• **TASK**: Find each line containing the word "picture" and report how many there are. Add nothing else.

* START GIVEN DATA *

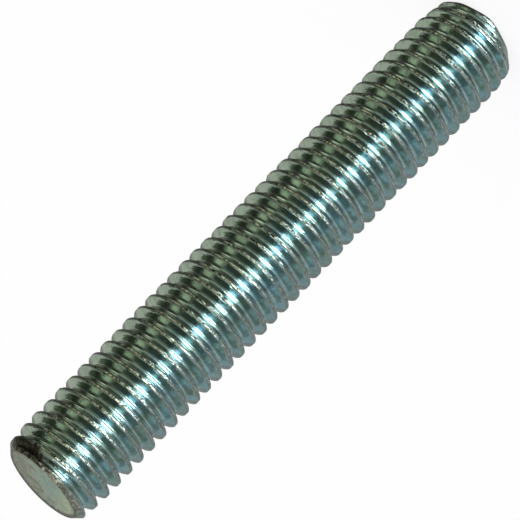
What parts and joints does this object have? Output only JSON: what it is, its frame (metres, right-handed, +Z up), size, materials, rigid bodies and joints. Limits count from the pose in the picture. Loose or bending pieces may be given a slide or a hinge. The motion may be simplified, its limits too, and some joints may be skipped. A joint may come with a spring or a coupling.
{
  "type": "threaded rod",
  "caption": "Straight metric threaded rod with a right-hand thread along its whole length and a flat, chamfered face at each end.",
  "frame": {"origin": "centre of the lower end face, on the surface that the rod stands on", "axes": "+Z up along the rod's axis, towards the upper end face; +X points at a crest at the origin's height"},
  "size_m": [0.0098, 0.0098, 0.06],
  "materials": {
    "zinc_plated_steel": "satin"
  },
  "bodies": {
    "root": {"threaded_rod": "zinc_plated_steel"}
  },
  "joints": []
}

* END GIVEN DATA *
* START GIVEN DATA *

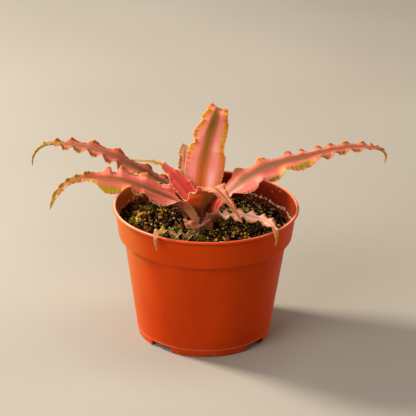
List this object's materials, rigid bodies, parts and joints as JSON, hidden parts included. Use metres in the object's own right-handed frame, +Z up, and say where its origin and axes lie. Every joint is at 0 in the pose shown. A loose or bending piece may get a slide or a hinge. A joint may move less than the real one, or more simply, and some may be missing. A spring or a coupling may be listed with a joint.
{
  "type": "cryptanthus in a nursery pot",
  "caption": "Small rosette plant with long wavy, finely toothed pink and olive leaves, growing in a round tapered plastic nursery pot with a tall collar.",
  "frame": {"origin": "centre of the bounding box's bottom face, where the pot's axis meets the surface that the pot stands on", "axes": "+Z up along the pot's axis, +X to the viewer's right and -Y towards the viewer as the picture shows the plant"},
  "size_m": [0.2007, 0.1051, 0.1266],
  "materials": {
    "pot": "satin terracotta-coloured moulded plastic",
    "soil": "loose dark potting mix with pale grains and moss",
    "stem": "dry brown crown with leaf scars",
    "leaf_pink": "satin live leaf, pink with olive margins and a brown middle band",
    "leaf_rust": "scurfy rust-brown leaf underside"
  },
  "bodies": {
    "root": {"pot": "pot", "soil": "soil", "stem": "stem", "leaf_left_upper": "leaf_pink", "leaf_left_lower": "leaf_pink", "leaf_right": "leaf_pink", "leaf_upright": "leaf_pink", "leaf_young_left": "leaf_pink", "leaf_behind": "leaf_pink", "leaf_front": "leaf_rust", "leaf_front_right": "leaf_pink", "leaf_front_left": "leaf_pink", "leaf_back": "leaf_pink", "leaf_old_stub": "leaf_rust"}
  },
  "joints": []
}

* END GIVEN DATA *

• **THE SOLUTION**: 2